WHAT THE EXERCISE ASKS ::
Give back the exact lines spanning from the line with "toSolid(spring), STEEL, hookGroup);" to the line with "before = set(bpy.data.objects)", with both of those lines included and no others.

Object modeling scripts ::
+===+

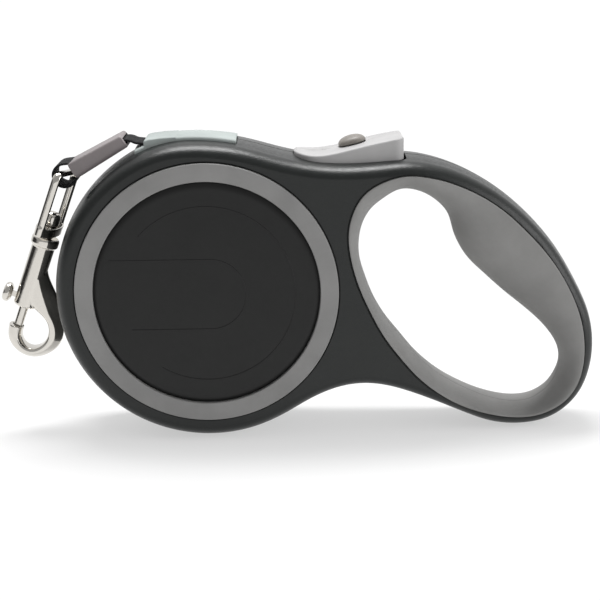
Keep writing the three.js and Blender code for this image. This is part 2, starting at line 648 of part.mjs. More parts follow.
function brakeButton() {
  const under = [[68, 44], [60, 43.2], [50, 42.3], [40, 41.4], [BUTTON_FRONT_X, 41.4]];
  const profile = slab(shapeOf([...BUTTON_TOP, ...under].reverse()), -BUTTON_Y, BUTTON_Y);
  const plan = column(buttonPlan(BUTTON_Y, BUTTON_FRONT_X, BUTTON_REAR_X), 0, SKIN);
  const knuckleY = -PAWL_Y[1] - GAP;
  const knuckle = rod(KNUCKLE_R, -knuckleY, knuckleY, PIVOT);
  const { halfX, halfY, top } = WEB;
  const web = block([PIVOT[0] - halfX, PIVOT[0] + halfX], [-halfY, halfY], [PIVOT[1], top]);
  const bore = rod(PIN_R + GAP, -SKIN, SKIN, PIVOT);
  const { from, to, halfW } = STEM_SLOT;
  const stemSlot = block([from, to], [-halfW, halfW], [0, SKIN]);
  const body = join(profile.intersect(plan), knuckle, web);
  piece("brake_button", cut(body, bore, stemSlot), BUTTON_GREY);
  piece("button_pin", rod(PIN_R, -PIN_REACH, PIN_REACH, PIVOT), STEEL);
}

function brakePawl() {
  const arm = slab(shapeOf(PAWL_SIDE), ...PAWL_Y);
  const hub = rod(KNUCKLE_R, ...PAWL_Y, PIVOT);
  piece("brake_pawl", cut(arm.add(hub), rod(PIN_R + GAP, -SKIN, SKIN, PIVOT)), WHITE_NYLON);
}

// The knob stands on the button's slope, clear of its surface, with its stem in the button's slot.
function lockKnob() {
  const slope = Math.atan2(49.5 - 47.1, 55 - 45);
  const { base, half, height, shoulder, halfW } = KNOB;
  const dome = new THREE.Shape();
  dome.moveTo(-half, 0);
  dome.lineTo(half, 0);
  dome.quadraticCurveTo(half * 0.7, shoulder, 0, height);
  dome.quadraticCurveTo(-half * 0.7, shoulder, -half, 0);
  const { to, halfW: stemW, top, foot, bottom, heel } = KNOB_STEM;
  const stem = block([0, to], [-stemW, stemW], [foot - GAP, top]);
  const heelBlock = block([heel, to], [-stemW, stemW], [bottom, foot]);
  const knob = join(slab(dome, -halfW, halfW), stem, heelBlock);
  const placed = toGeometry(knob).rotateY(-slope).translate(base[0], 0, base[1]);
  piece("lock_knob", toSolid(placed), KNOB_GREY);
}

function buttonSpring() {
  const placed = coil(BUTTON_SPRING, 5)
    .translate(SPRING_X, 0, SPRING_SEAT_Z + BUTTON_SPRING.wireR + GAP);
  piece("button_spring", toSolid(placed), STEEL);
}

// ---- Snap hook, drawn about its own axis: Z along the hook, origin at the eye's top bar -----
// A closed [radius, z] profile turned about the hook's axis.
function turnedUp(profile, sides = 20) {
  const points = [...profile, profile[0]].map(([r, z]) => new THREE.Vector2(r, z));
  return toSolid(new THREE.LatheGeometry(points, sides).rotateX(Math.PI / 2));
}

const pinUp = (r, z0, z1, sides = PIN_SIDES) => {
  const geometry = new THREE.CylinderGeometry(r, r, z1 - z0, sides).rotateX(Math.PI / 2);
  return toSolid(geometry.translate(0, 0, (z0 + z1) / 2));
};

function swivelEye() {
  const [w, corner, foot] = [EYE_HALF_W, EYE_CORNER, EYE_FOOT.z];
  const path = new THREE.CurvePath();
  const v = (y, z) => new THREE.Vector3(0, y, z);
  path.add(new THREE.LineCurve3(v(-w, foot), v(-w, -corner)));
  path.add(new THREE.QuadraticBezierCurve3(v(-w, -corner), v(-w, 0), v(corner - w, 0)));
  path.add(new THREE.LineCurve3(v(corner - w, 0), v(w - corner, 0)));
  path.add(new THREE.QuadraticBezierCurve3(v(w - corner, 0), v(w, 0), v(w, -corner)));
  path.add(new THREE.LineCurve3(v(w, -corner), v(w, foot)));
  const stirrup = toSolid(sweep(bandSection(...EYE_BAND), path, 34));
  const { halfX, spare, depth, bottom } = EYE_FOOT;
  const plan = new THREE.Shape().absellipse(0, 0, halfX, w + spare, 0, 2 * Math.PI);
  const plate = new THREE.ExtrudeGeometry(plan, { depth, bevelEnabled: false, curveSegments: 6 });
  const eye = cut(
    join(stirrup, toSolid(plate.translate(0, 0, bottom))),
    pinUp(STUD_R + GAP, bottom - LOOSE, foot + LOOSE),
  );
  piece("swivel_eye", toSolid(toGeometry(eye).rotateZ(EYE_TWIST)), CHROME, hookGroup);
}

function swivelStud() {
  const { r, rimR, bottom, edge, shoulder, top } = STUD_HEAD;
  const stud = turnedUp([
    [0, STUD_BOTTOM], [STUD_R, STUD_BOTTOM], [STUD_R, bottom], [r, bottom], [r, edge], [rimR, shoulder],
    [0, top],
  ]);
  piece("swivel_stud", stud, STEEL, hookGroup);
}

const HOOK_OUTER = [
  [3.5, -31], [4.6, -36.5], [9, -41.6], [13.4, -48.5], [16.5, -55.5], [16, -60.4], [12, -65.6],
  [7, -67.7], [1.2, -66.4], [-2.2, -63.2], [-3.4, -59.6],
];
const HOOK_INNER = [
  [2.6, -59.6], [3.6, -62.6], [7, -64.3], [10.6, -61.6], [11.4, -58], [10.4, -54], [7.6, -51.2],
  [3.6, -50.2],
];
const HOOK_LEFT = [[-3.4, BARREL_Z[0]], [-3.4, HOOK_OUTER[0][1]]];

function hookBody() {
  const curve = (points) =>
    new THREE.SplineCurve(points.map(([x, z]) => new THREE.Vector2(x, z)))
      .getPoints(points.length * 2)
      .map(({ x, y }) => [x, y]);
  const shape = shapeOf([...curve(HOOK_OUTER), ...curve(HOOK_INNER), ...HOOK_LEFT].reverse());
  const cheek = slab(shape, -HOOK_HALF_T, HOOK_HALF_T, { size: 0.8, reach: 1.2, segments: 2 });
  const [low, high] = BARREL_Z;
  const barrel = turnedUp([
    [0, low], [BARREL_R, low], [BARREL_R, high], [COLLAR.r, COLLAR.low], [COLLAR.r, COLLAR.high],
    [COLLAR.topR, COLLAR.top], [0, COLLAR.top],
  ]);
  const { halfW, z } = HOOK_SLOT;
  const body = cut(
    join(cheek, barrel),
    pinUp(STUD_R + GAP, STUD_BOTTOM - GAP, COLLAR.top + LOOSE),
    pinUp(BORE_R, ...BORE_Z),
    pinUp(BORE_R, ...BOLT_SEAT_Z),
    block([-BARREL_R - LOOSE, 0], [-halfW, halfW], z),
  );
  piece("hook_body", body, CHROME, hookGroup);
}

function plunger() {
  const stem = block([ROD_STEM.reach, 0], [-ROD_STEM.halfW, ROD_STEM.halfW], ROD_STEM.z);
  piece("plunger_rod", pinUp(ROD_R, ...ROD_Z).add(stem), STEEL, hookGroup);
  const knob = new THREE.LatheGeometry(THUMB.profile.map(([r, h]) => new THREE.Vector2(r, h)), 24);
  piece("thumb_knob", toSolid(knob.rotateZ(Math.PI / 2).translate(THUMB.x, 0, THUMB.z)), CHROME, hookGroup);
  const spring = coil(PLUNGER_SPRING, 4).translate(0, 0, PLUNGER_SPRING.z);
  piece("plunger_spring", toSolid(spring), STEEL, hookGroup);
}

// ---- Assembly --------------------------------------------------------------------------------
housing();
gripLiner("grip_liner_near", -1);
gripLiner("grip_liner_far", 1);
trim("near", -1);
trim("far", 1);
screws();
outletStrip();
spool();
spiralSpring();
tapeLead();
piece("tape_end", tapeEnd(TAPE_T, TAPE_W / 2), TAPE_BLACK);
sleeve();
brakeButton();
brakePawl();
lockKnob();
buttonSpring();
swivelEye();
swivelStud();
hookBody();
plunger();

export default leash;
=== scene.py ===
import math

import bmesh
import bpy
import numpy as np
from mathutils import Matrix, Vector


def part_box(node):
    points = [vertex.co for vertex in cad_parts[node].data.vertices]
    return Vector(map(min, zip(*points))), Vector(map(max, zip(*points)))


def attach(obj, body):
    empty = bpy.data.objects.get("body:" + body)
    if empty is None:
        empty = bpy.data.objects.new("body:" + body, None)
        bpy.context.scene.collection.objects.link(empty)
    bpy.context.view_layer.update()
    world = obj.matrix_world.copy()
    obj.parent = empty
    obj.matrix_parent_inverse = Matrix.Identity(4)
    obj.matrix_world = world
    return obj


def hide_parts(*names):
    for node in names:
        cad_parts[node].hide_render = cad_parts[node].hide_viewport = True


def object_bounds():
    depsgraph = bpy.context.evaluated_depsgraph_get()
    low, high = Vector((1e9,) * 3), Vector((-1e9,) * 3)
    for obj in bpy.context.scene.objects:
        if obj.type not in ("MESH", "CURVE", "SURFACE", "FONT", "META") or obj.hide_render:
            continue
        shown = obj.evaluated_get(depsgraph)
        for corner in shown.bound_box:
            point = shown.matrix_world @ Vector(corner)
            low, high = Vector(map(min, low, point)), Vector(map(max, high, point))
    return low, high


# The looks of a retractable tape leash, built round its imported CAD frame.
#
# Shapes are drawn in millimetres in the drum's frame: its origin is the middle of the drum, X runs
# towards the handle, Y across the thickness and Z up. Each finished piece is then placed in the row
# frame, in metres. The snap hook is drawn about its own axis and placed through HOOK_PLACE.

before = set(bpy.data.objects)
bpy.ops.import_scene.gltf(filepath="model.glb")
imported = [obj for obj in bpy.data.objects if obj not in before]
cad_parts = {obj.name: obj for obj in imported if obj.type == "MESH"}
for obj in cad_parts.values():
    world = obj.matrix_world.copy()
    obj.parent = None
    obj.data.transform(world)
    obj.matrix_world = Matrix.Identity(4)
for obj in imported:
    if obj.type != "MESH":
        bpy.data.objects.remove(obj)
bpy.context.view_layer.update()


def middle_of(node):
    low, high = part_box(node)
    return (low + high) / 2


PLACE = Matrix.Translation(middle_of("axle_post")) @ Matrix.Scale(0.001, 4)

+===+

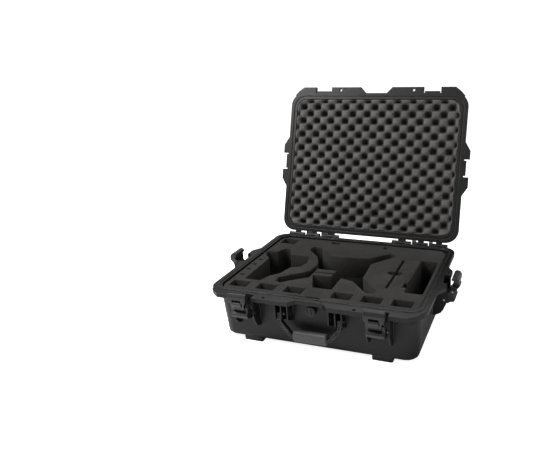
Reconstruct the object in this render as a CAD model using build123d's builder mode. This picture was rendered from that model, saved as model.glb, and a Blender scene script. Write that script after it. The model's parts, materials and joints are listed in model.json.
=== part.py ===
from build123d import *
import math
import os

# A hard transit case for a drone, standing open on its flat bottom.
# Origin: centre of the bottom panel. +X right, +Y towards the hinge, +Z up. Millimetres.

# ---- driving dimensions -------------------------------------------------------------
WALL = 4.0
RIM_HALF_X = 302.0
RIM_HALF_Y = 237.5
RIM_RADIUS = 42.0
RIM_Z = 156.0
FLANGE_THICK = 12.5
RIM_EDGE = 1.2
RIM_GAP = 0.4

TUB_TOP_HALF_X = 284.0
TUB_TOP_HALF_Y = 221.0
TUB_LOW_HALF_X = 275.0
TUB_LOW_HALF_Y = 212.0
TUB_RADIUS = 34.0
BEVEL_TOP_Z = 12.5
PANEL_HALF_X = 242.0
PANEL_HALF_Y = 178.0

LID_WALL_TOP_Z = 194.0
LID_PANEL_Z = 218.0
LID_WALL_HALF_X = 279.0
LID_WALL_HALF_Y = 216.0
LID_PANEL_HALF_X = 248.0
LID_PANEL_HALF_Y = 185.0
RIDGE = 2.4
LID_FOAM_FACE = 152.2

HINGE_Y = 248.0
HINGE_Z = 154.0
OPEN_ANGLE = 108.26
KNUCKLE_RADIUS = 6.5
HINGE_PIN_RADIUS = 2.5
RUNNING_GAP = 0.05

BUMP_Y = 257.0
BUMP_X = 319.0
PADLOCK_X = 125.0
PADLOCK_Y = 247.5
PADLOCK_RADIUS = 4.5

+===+

THE COMPLETED TASK ::
  piece("plunger_spring", toSolid(spring), STEEL, hookGroup);
}

// ---- Assembly --------------------------------------------------------------------------------
housing();
gripLiner("grip_liner_near", -1);
gripLiner("grip_liner_far", 1);
trim("near", -1);
trim("far", 1);
screws();
outletStrip();
spool();
spiralSpring();
tapeLead();
piece("tape_end", tapeEnd(TAPE_T, TAPE_W / 2), TAPE_BLACK);
sleeve();
brakeButton();
brakePawl();
lockKnob();
buttonSpring();
swivelEye();
swivelStud();
hookBody();
plunger();

export default leash;
=== scene.py ===
import math

import bmesh
import bpy
import numpy as np
from mathutils import Matrix, Vector


def part_box(node):
    points = [vertex.co for vertex in cad_parts[node].data.vertices]
    return Vector(map(min, zip(*points))), Vector(map(max, zip(*points)))


def attach(obj, body):
    empty = bpy.data.objects.get("body:" + body)
    if empty is None:
        empty = bpy.data.objects.new("body:" + body, None)
        bpy.context.scene.collection.objects.link(empty)
    bpy.context.view_layer.update()
    world = obj.matrix_world.copy()
    obj.parent = empty
    obj.matrix_parent_inverse = Matrix.Identity(4)
    obj.matrix_world = world
    return obj


def hide_parts(*names):
    for node in names:
        cad_parts[node].hide_render = cad_parts[node].hide_viewport = True


def object_bounds():
    depsgraph = bpy.context.evaluated_depsgraph_get()
    low, high = Vector((1e9,) * 3), Vector((-1e9,) * 3)
    for obj in bpy.context.scene.objects:
        if obj.type not in ("MESH", "CURVE", "SURFACE", "FONT", "META") or obj.hide_render:
            continue
        shown = obj.evaluated_get(depsgraph)
        for corner in shown.bound_box:
            point = shown.matrix_world @ Vector(corner)
            low, high = Vector(map(min, low, point)), Vector(map(max, high, point))
    return low, high


# The looks of a retractable tape leash, built round its imported CAD frame.
#
# Shapes are drawn in millimetres in the drum's frame: its origin is the middle of the drum, X runs
# towards the handle, Y across the thickness and Z up. Each finished piece is then placed in the row
# frame, in metres. The snap hook is drawn about its own axis and placed through HOOK_PLACE.

before = set(bpy.data.objects)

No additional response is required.